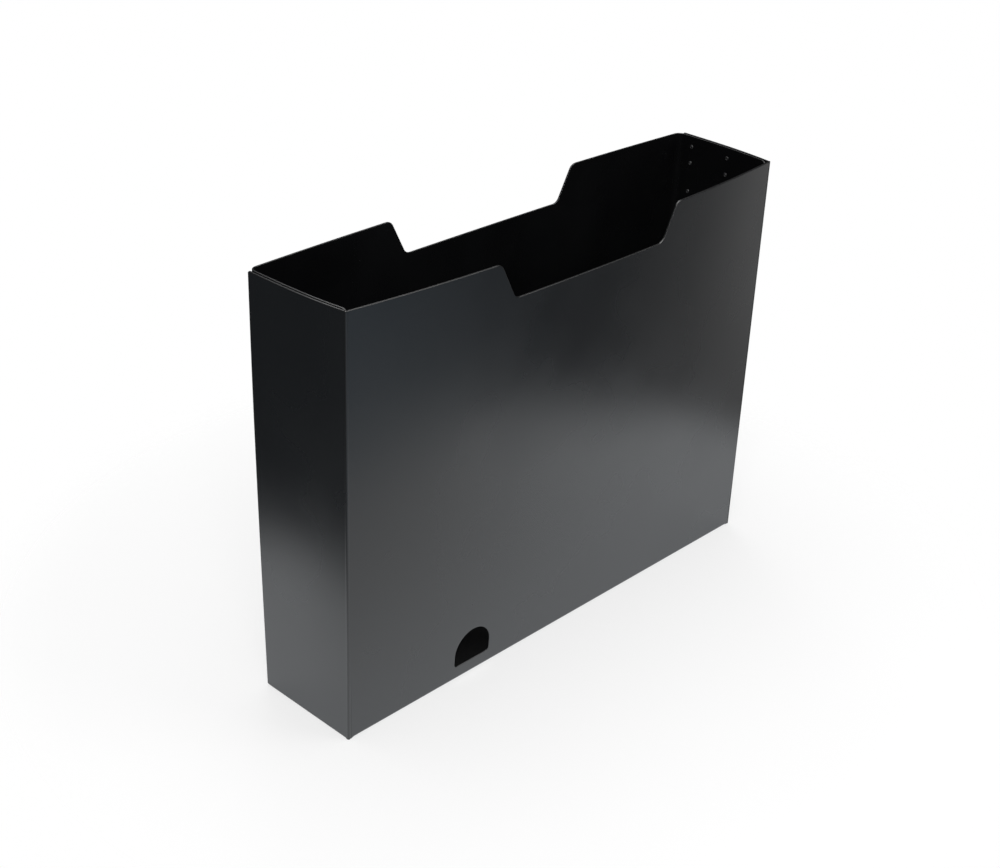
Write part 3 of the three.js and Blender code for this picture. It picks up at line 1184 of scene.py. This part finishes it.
@dataclass
class SpotWelds:
    """The spot welds through the layers of both ends, made by Geometry Nodes.

    Each weld is a low pressed ring round a flat spot on the inside, with a plug of fused sheet
    from there to the middle of the outer layer. Nothing shows on the outside.
    """

    sheet: FoldedSheet
    plug_radius: float = 1.3
    ring_radius: float = 0.95
    ring_thickness: float = 0.2
    spot_height: float = 0.12
    ring_sides: int = 18
    ring_profile: int = 6
    columns: int = 2
    column_pitch: float = 26.5
    back_margin: float = 11.0
    margin: float = 10.0
    first_row: float = 6.5
    second_row: float = 16.5
    third_row: float = 34.0
    row_pitch: float = 34.0
    tab_row: float = 12.0
    seed: int = 7

    def _rows(self) -> list[float]:
        """Gives the heights of the rows through both flaps."""
        sizes = self.sheet.sizes
        rows = [sizes.height - self.first_row, sizes.height - self.second_row]
        z = sizes.height - self.third_row
        while z >= sizes.tab_height + self.margin:
            rows.append(z)
            z -= self.row_pitch
        return rows

    def _marks(self) -> list[tuple[Vector, Vector, float]]:
        """Gives each weld's place on the inside, the way it faces and its plug's length."""
        sizes = self.sheet.sizes
        first = sizes.half_depth - self.back_margin
        marks = []
        for end in End:
            facing = Vector((end.value, 0.0, 0.0))
            for column in range(self.columns):
                y = first - column * self.column_pitch
                outer = self.sheet.flap_station(Layer.OUTER, end, y)
                inner = self.sheet.flap_station(Layer.INNER, end, y)
                for z in [*self._rows(), self.tab_row]:
                    outside = self.sheet.point(outer, z)
                    inside = self.sheet.point(inner, z, depth=sizes.thickness)
                    if z == self.tab_row:
                        inside.x = end.value * (sizes.tab_face - sizes.thickness)
                    marks.append((inside, -facing, abs(outside.x - inside.x) - sizes.thickness / 2))
        return marks

    def _places(self) -> bpy.types.Object:
        """Makes a mesh of loose points, with what each weld needs as attributes."""
        marks = self._marks()
        mesh = bpy.data.meshes.new("spot_welds")
        mesh.from_pydata([tuple(place * MM) for place, _, _ in marks], [], [])
        facing = mesh.attributes.new("facing", "FLOAT_VECTOR", "POINT")
        facing.data.foreach_set("vector", [value for _, way, _ in marks for value in way])
        length = mesh.attributes.new("length", "FLOAT", "POINT")
        length.data.foreach_set("value", [plug * MM for _, _, plug in marks])
        return added("spot_welds", mesh)

    def _tree(self, finish: bpy.types.Material) -> tuple[bpy.types.NodeTree, dict[str, object]]:
        """Builds the Geometry Nodes tree.

        Args:
            finish: the finish of the welds.

        Returns:
            The tree, and the value of each of its inputs by the input's identifier.
        """
        tree = bpy.data.node_groups.new("spot_weld_rows", "GeometryNodeTree")
        face = tree.interface
        face.new_socket("Places", in_out="INPUT", socket_type="NodeSocketGeometry")
        values = {
            face.new_socket(name, in_out="INPUT", socket_type=kind).identifier: value
            for name, kind, value in (
                ("Plug radius", "NodeSocketFloat", self.plug_radius * MM),
                ("Ring radius", "NodeSocketFloat", self.ring_radius * MM),
                ("Ring thickness", "NodeSocketFloat", self.ring_thickness * MM),
                ("Spot height", "NodeSocketFloat", self.spot_height * MM),
                ("Seed", "NodeSocketInt", self.seed),
                ("Finish", "NodeSocketMaterial", finish),
            )
        }
        face.new_socket("Welds", in_out="OUTPUT", socket_type="NodeSocketGeometry")
        bench = NodeBench(tree)
        given = bench.node("NodeGroupInput").outputs
        facing = self._attribute(bench, "facing", "FLOAT_VECTOR")
        turn = bench.node("FunctionNodeAlignRotationToVector", {"Vector": facing}, axis="Z")
        spin = bench.node("FunctionNodeRandomValue", data_type="FLOAT")
        spin_inputs = {socket.name: socket for socket in spin.inputs if socket.enabled}
        bench.feed(spin_inputs["Max"], 2 * math.pi)
        bench.feed(spin_inputs["Seed"], given["Seed"])
        angle = next(socket for socket in spin.outputs if socket.enabled)
        about = bench.node("ShaderNodeCombineXYZ", {"Z": angle})
        turns = {0: turn.outputs[0], 1: about.outputs[0]}
        turned = bench.node("FunctionNodeRotateRotation", turns, rotation_space="LOCAL")
        mark = self._mark_shape(bench, given)
        plug = self._plug_shape(bench, given)
        joined = bench.node("GeometryNodeJoinGeometry")
        for shape, stretch in ((mark, 1.0), (plug, self._attribute(bench, "length", "FLOAT"))):
            scale = bench.node("ShaderNodeCombineXYZ", {"X": 1.0, "Y": 1.0, "Z": stretch})
            parts = {
                "Points": given["Places"],
                "Instance": shape,
                "Rotation": turned.outputs[0],
                "Scale": scale.outputs[0],
            }
            placed = bench.node("GeometryNodeInstanceOnPoints", parts)
            bench.feed(joined.inputs[0], placed.outputs[0])
        real = bench.node("GeometryNodeRealizeInstances", {0: joined.outputs[0]})
        smooth = bench.node("GeometryNodeSetShadeSmooth", {0: real.outputs[0]})
        finished = {"Geometry": smooth.outputs[0], "Material": given["Finish"]}
        dressed = bench.node("GeometryNodeSetMaterial", finished)
        bench.node("NodeGroupOutput", {0: dressed.outputs[0]})
        return tree, values

    def _attribute(self, bench: NodeBench, name: str, kind: str) -> Socket:
        """Reads a named attribute of the points."""
        node = bench.node("GeometryNodeInputNamedAttribute", {"Name": name}, data_type=kind)
        return next(socket for socket in node.outputs if socket.enabled and socket.name == "Attribute")

    def _mark_shape(self, bench: NodeBench, given: bpy.types.bpy_prop_collection) -> Socket:
        """Makes the pressed ring and the flat spot in it."""
        radius = given["Ring radius"]
        path, profile = (
            bench.node("GeometryNodeCurvePrimitiveCircle", {"Resolution": sides, "Radius": size}).outputs[0]
            for sides, size in ((self.ring_sides, radius), (self.ring_profile, given["Ring thickness"]))
        )
        ring = bench.node("GeometryNodeCurveToMesh", {"Curve": path, "Profile Curve": profile})
        spot_sizes = {"Vertices": self.ring_sides, "Radius": radius, "Depth": given["Spot height"]}
        spot = bench.node("GeometryNodeMeshCylinder", spot_sizes)
        joined = bench.node("GeometryNodeJoinGeometry")
        for shape in (ring, spot):
            bench.feed(joined.inputs[0], shape.outputs[0])
        return joined.outputs[0]

    def _plug_shape(self, bench: NodeBench, given: bpy.types.bpy_prop_collection) -> Socket:
        """Makes a plug of length 1 that runs down from the mark."""
        sizes = {"Vertices": self.ring_sides, "Radius": given["Plug radius"], "Depth": 1.0}
        plug = bench.node("GeometryNodeMeshCylinder", sizes)
        sunk = {"Geometry": plug.outputs["Mesh"], "Translation": (0.0, 0.0, -0.5)}
        return bench.node("GeometryNodeTransform", sunk).outputs[0]

    def build(self, finish: bpy.types.Material) -> bpy.types.Object:
        """Makes all welds as one plain mesh.

        Args:
            finish: the finish of the welds.

        Returns:
            The finished piece.
        """
        piece = self._places()
        tree, values = self._tree(finish)
        rows = piece.modifiers.new("weld_rows", "NODES")
        rows.node_group = tree
        for identifier, value in values.items():
            rows[identifier] = value
        return made_plain(piece)


@dataclass(frozen=True)
class SoftBox:
    """A square studio lamp that is aimed at the middle of the box."""

    name: str
    place: Triple
    width: float
    power: float

    def build(self, target: Vector) -> bpy.types.Object:
        """Makes the lamp.

        Args:
            target: the point that it is aimed at.

        Returns:
            The lamp's object.
        """
        data = bpy.data.lights.new(self.name, "AREA")
        data.shape = "SQUARE"
        data.size = self.width
        data.energy = self.power
        lamp = added(self.name, data)
        lamp.location = self.place
        lamp.rotation_euler = (target - Vector(self.place)).to_track_quat("-Z", "Y").to_euler()
        return lamp


@dataclass(frozen=True)
class HorizonGlow:
    """How bright the studio is below the horizon in one direction.

    Attributes:
        azimuth: the direction in degrees, from -Y towards +X.
        strength: the brightness.
        blue: how much bluer than white it is.
    """

    azimuth: float
    strength: float
    blue: float = 0.0

    @property
    def colour(self) -> Colour:
        """The colour of the glow."""
        return (self.strength * (1 - self.blue), self.strength, self.strength * (1 + self.blue), 1.0)


@dataclass
class Studio:
    """The pale floor, the soft surroundings, the lamps and the camera."""

    floor_radius: float = 0.35
    floor_sides: int = 96
    upper: float = 1.15
    band: float = 0.06
    band_foot: Pair = (-0.22, -0.02)
    band_top: Pair = (0.58, 0.85)
    glows: tuple[HorizonGlow, ...] = (
        HorizonGlow(-180, 0.045, 0.1),
        HorizonGlow(-120, 0.095, 0.1),
        HorizonGlow(-75, 0.22, 0.05),
        HorizonGlow(-30, 0.36, 0.08),
        HorizonGlow(10, 0.44, 0.17),
        HorizonGlow(31, 0.28, 0.17),
        HorizonGlow(46, 0.08, 0.12),
        HorizonGlow(52, 0.09, 0.06),
        HorizonGlow(60, 0.21, 0.02),
        HorizonGlow(72, 0.55),
        HorizonGlow(90, 0.40),
        HorizonGlow(110, 0.12),
        HorizonGlow(135, 0.05),
        HorizonGlow(180, 0.045),
    )
    lamps: tuple[SoftBox, ...] = (
        SoftBox("key_lamp", (-1.5, -1.4, 1.9), 1.3, 26.0),
        SoftBox("fill_lamp", (1.3, -1.7, 1.6), 1.3, 12.0),
        SoftBox("top_lamp", (0.1, 0.4, 2.3), 1.5, 10.0),
        SoftBox("rim_lamp", (0.78, 1.2, 1.6), 0.55, 2.0),
    )
    camera_place: Triple = (-612.1, -553.7, 546.5)
    camera_forward: Triple = (0.64489, 0.60258, -0.47012)
    camera_right: Triple = (0.69651, -0.71659, 0.03696)
    focal_pixels: float = 1679.8
    image_width: float = 1000.0
    sensor_width: float = 36.0
    clip_start: float = 0.01

    def _floor(self) -> bpy.types.Object:
        """Makes the round floor under the box."""
        mesh = bpy.data.meshes.new("studio_floor")
        work = bmesh.new()
        bmesh.ops.create_circle(work, cap_ends=True, radius=self.floor_radius, segments=self.floor_sides)
        work.to_mesh(mesh)
        work.free()
        mesh.materials.append(PaleFloor().material())
        return added("studio_floor", mesh)

    def _world(self) -> None:
        """Makes the surroundings: white to the camera, and soft light and dark to the box."""
        world = bpy.data.worlds.new("studio")
        bpy.context.scene.world = world
        world.use_nodes = True
        bench = NodeBench(world.node_tree)
        around = bench.node("ShaderNodeTexCoord").outputs["Generated"]
        way = bench.node("ShaderNodeSeparateXYZ", {0: around}).outputs
        turn = bench.maths("ARCTAN2", way["X"], bench.maths("MULTIPLY", way["Y"], -1.0))
        share = bench.maths("ADD", bench.maths("DIVIDE", turn, 2 * math.pi), 0.5)
        ramp = bench.node("ShaderNodeValToRGB", {0: share})
        ramp.color_ramp.interpolation = "EASE"
        stops = ramp.color_ramp.elements
        # The ramp's own two stops are the first and the last glow, at azimuths of -180 and 180.
        stops[0].color = self.glows[0].colour
        stops[1].color = self.glows[-1].colour
        for glow in self.glows[1:-1]:
            stops.new((glow.azimuth + 180) / 360).color = glow.colour
        grey, sky = ((level, level, level, 1.0) for level in (self.band, self.upper))
        low = bench.mapped(way["Z"], self.band_foot, (0.0, 1.0))
        high = bench.mapped(way["Z"], self.band_top, (0.0, 1.0))
        band = bench.mixed(low, ramp.outputs["Color"], grey)
        light = world.node_tree.nodes["Background"]
        bench.feed(light.inputs["Color"], bench.mixed(high, band, sky))
        seen = bench.node("ShaderNodeBackground", {"Color": WHITE})
        to_camera = bench.node("ShaderNodeLightPath").outputs["Is Camera Ray"]
        surface = world.node_tree.nodes["World Output"].inputs["Surface"]
        bench.feed(surface, bench.blended(to_camera, light.outputs[0], seen.outputs[0]))

    def _camera(self) -> None:
        """Makes the camera at the photograph's viewing angle."""
        data = bpy.data.cameras.new("photo_camera")
        data.sensor_fit = "HORIZONTAL"
        data.sensor_width = self.sensor_width
        data.lens = self.focal_pixels / self.image_width * self.sensor_width
        data.clip_start = self.clip_start
        camera = added("photo_camera", data)
        forward = Vector(self.camera_forward).normalized()
        right = Vector(self.camera_right)
        right = (right - forward * right.dot(forward)).normalized()
        turn = Matrix((right, right.cross(forward), -forward)).transposed()
        camera.matrix_world = Matrix.Translation(Vector(self.camera_place) * MM) @ turn.to_4x4()
        bpy.context.scene.camera = camera

    def build(self) -> None:
        """Sets up everything round the box."""
        bpy.context.scene.view_settings.view_transform = "Standard"
        self._world()
        self._floor()
        target = (Vector(CAD_BOX[0]) + Vector(CAD_BOX[1])) / 2
        for lamp in self.lamps:
            lamp.build(target)
        self._camera()
        LOG.info("studio: %d lamps", len(self.lamps))


def main() -> None:
    """Builds the studio, the sheet and its welds, and reports each piece."""
    logging.basicConfig(level=logging.INFO, format="%(name)s: %(message)s")
    Studio().build()
    sheet_finish = SatinSheet("black_sheet").material()
    edge_finish = SatinSheet("cut_edge", roughness=(0.22, 0.3), grain=0.25, dusty=False).material()
    # The welds are the sheet's own black polypropylene. Their dark and light base colours are about ten times
    # lighter than the sheet's, which is a painted highlight that makes the small marks read bright. Their
    # lower roughness is real.
    weld_painted_highlight_finish = SatinSheet(
        "weld_spot_painted_highlight",
        dark=(0.03, 0.03, 0.031, 1.0),
        light=(0.045, 0.045, 0.047, 1.0),
        roughness=(0.2, 0.26),
        grain_depth=0.002,
        dusty=False,
    ).material()
    folded = FoldedSheet()
    sheet = folded.build(sheet_finish, edge_finish)
    delivered(sheet)
    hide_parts(CAD_NODE)
    welds = SpotWelds(folded).build(weld_painted_highlight_finish)
    delivered(welds)


if __name__ == "__main__":
    main()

--- INSTRUCTIONS TO FOLLOW ---
Print only the lines that run from the start of the listing to the line bearing "return rows"; please keep the first line and that last one, exactly as they appear.

--- TASK RESULT ---
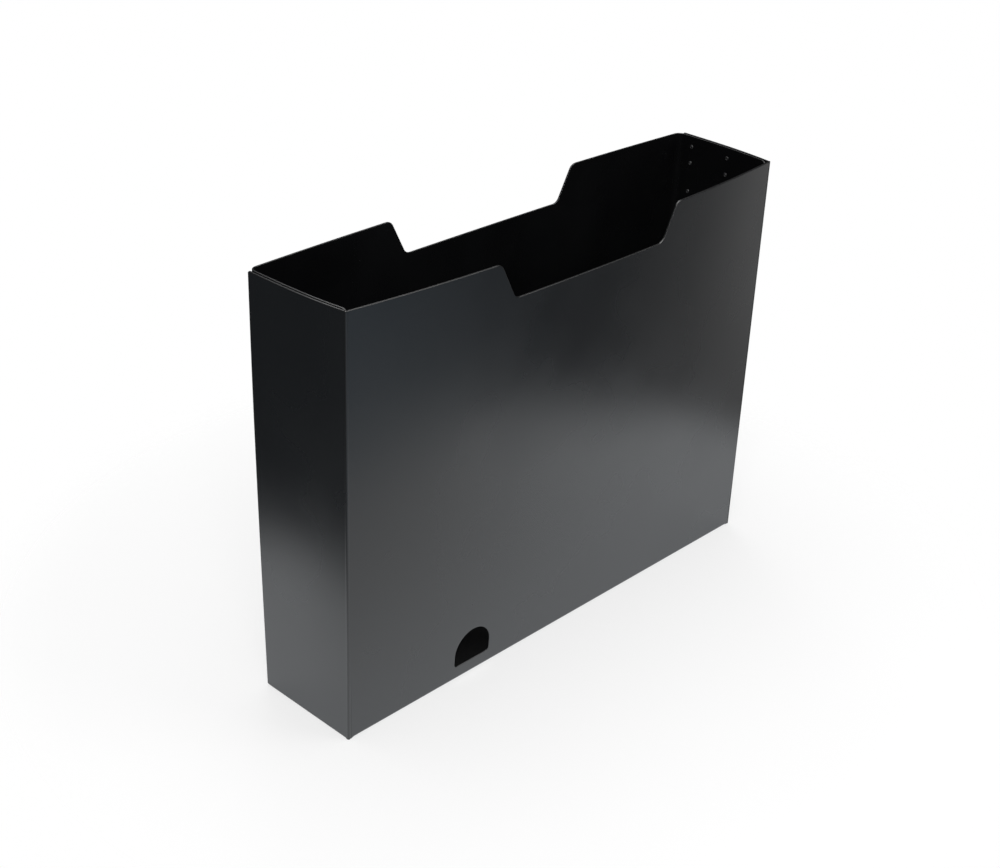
Write part 3 of the three.js and Blender code for this picture. It picks up at line 1184 of scene.py. This part finishes it.
@dataclass
class SpotWelds:
    """The spot welds through the layers of both ends, made by Geometry Nodes.

    Each weld is a low pressed ring round a flat spot on the inside, with a plug of fused sheet
    from there to the middle of the outer layer. Nothing shows on the outside.
    """

    sheet: FoldedSheet
    plug_radius: float = 1.3
    ring_radius: float = 0.95
    ring_thickness: float = 0.2
    spot_height: float = 0.12
    ring_sides: int = 18
    ring_profile: int = 6
    columns: int = 2
    column_pitch: float = 26.5
    back_margin: float = 11.0
    margin: float = 10.0
    first_row: float = 6.5
    second_row: float = 16.5
    third_row: float = 34.0
    row_pitch: float = 34.0
    tab_row: float = 12.0
    seed: int = 7

    def _rows(self) -> list[float]:
        """Gives the heights of the rows through both flaps."""
        sizes = self.sheet.sizes
        rows = [sizes.height - self.first_row, sizes.height - self.second_row]
        z = sizes.height - self.third_row
        while z >= sizes.tab_height + self.margin:
            rows.append(z)
            z -= self.row_pitch
        return rows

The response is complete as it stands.